Contract generation introduced an unavoidable delay — a dead zone that many flows handle with a generic loader. We treated it as a productive design moment instead. While the contract was being prepared, users moved through a lightweight education sequence covering how the program works, what to expect in the first 90 days, and a live countdown of their estimated delivery time. By the time the contract was ready, users had a clearer mental model of what they were signing — which meaningfully reduced the cognitive load at the most sensitive step.
The final phase guided users through contract review, electronic signature, and confirmation. The confirmation state was designed with deliberate care: this was the first moment the user had formally enrolled in the program, and it needed to feel like a meaningful transition — not just a success screen. Clear next steps, a summary of what was submitted, and explicit guidance on what would happen within the next 24 hours gave users confidence they hadn't just pressed a button into the unknown.
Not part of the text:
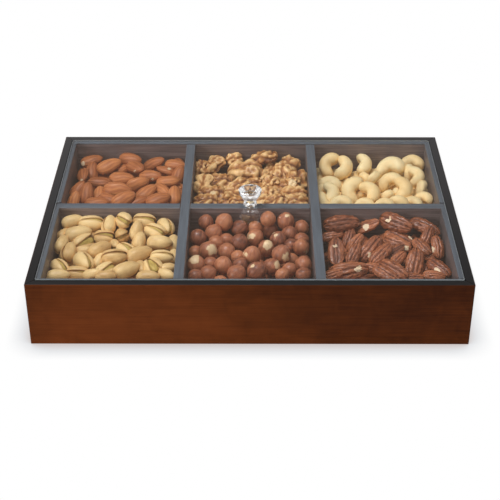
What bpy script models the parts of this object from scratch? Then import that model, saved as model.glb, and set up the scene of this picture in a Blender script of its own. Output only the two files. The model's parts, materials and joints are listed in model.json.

We built a high-fidelity mobile prototype for usability testing before committing to engineering. The primary hypothesis under test was whether the progressive rewards model would generate sufficient motivation for users to complete the full enrollment flow — specifically through the two highest-drop moments: the SSN/bank data entry block and the contract review step.
Secondary validation focused on whether the dashboard's visible progress model reduced anxiety during the longer mid-flow sections, and whether the wait-state education sequence improved comprehension scores at the contract stage.
The product shipped after I left Freedom. I stayed in contact with the team and tracked the first-release data closely. The results were mixed in a specific and instructive way: the interaction model performed; the structural assumption it was built on did not.
The first release reached statistical significance within one month and established the design foundation for a second iteration focused on persistent accounts, saved progress, and a multi-session completion model.